How this skill works

The CLI opens real browser sessions so you can interactively explore pages, capture DOM snapshots, and record selectors and network traffic. After validating interactions locally, you scaffold a function project, author Playwright-based automation code, run a local dev server for testing, and publish the function to Browserbase for production invocation.
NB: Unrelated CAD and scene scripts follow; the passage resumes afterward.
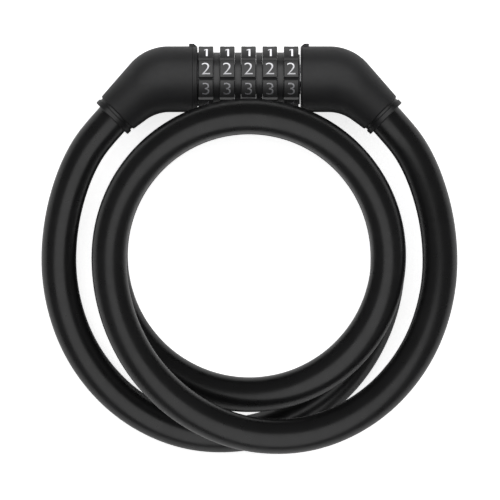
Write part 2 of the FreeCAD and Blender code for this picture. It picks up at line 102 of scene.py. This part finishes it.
# The outline of a plain 1, in heights of it
FLAGGED_ONE = [(0, 0), (0.13, 0), (0.13, 1), (0.02, 1), (-0.13, 0.87), (-0.13, 0.75), (0, 0.84)]
DIAL_NAMES = ["dial_1", "dial_2", "dial_3", "dial_4", "dial_5"]

# Materials
COOLNESS = 1.04               # how much bluer than grey the blacks and whites are
TONE_SPREAD = 0.12            # of a moulding's tone, to each side
ROUGH_SPREAD = 0.04           # of its roughness, likewise
METAL_SHADE = 0.85            # a metal's darkest tone, times its colour
METAL_ROUGH_SPREAD = 1.25     # its roughness lies between itself over this and times this
NOISE_LOW = 0.3               # nearly all of a noise lies between these
NOISE_HIGH = 0.7
ALONG_X = (0.05, 1, 1)        # draws a noise's spots out twentyfold along X

# Studio; a lamp's tilt is from straight up towards +Y, in degrees, and its power is in watts
FLOOR_HALF = 4.0
FLOOR_TONE = 0.9              # to whatever looks at the floor
FLOOR_BOUNCE = 0.3            # to what the floor lights
FLOOR_GLOW = 0.75             # seen by the camera only
FLOOR_ROUGHNESS = 0.9
ROOM_LIGHT = 0.12             # away from the lamps
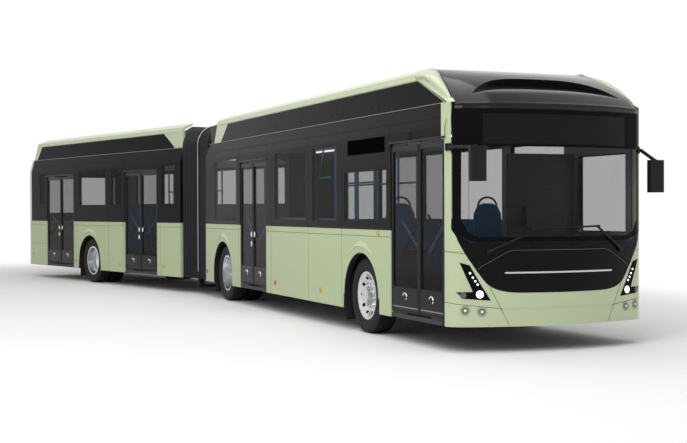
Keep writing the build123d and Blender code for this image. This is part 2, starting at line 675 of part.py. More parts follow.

The workflow includes tools for waits, error handling, and structured data extraction to make automations robust.

When to use it

  • Automating repetitive website tasks like form fills or navigation
  • Scraping structured data or monitoring page changes on a schedule
  • Creating an API-style Browserbase Function that performs browser work
  • Debugging complex interactions using live DOM snapshots and network capture
  • Prototyping automation flows interactively before coding

Best practices

  • Install required CLIs and export BROWSERBASE_API_KEY and BROWSERBASE_PROJECT_ID before starting
  • Prefer stable selectors (data-testid or data attributes) and avoid brittle nth-child selectors
  • Always wait for navigation or use waitForSelector after actions that change the DOM
  • Wrap risky steps in try/catch, log intermediate state, and return structured error info
  • Validate and sanitize extracted data; handle missing elements gracefully

Example use cases

  • E-commerce price monitor that visits a product page, extracts price, and returns timestamped data
  • Automated login and daily report extraction, saving structured results to an API
  • Form submission automation for lead capture across multiple sites
  • API-backed scraper that triggers an automation and returns parsed results on demand
  • Debugging and reproducing flaky site interactions using network capture and snapshots

FAQ

What do I need to set up before using the CLI?

Install @browserbasehq/browse-cli and @browserbasehq/sdk-functions globally and export BROWSERBASE_API_KEY and BROWSERBASE_PROJECT_ID.

How do I test automations locally?

Scaffold a function project, run pnpm bb dev index.ts to start the local dev server, and invoke it with curl to test.